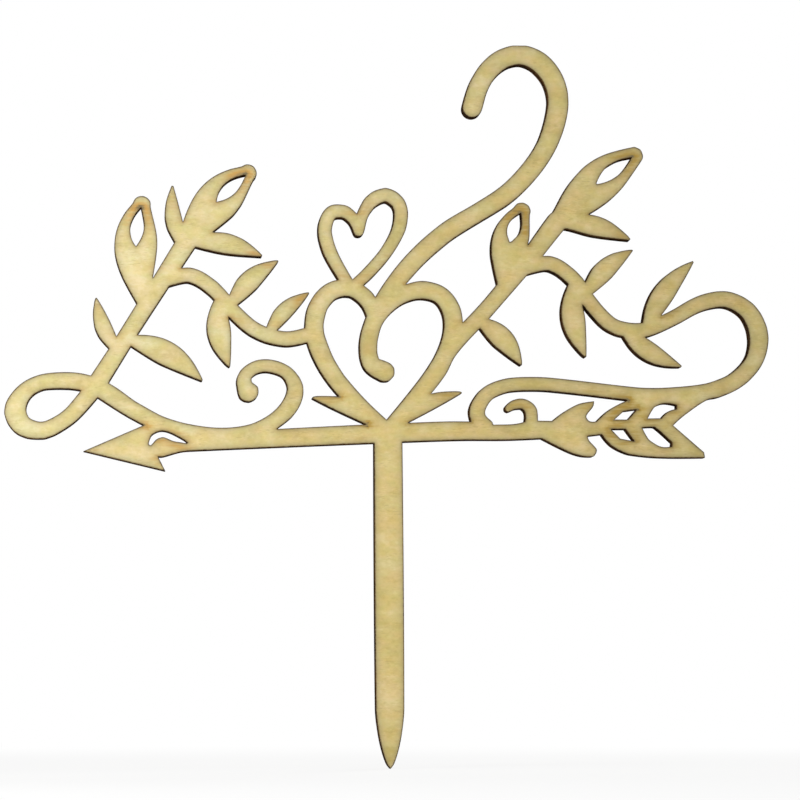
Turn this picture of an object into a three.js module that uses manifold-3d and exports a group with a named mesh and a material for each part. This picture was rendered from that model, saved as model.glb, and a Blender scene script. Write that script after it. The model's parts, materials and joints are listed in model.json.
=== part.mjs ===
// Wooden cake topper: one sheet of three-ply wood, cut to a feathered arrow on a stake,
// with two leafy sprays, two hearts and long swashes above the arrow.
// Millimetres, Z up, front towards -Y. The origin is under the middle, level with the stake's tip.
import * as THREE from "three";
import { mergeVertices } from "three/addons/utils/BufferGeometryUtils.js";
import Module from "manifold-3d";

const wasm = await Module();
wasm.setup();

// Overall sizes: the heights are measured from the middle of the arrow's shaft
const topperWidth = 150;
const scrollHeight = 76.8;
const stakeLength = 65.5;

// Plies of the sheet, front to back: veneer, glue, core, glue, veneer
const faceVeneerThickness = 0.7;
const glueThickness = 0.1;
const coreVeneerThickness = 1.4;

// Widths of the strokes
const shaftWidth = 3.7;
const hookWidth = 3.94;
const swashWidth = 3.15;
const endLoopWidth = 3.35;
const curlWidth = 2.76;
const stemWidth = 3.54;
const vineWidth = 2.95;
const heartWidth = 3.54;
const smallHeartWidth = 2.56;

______

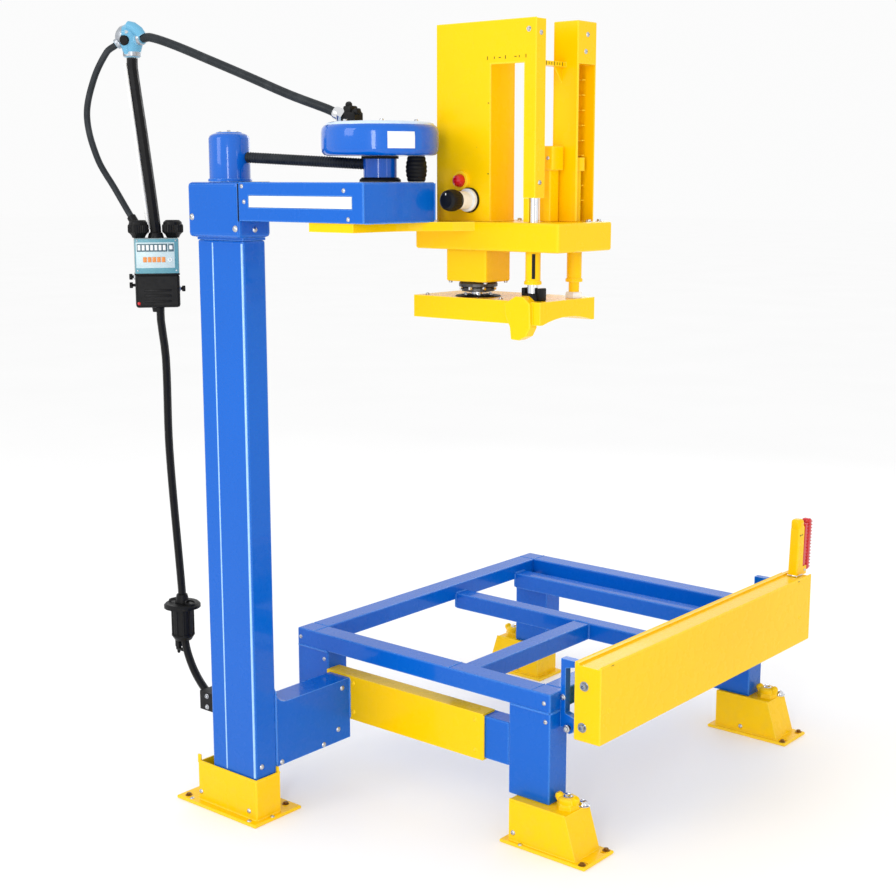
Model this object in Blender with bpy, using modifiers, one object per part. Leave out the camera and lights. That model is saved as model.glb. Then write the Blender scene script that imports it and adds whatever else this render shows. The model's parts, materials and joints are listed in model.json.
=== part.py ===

______

Task prompt:
Quote the listing above, but only from the line that shows "Turn this picture" through the line that shows "const smallHeartWidth = 2.56;".

Task solution:
Turn this picture of an object into a three.js module that uses manifold-3d and exports a group with a named mesh and a material for each part. This picture was rendered from that model, saved as model.glb, and a Blender scene script. Write that script after it. The model's parts, materials and joints are listed in model.json.
=== part.mjs ===
// Wooden cake topper: one sheet of three-ply wood, cut to a feathered arrow on a stake,
// with two leafy sprays, two hearts and long swashes above the arrow.
// Millimetres, Z up, front towards -Y. The origin is under the middle, level with the stake's tip.
import * as THREE from "three";
import { mergeVertices } from "three/addons/utils/BufferGeometryUtils.js";
import Module from "manifold-3d";

const wasm = await Module();
wasm.setup();

// Overall sizes: the heights are measured from the middle of the arrow's shaft
const topperWidth = 150;
const scrollHeight = 76.8;
const stakeLength = 65.5;

// Plies of the sheet, front to back: veneer, glue, core, glue, veneer
const faceVeneerThickness = 0.7;
const glueThickness = 0.1;
const coreVeneerThickness = 1.4;

// Widths of the strokes
const shaftWidth = 3.7;
const hookWidth = 3.94;
const swashWidth = 3.15;
const endLoopWidth = 3.35;
const curlWidth = 2.76;
const stemWidth = 3.54;
const vineWidth = 2.95;
const heartWidth = 3.54;
const smallHeartWidth = 2.56;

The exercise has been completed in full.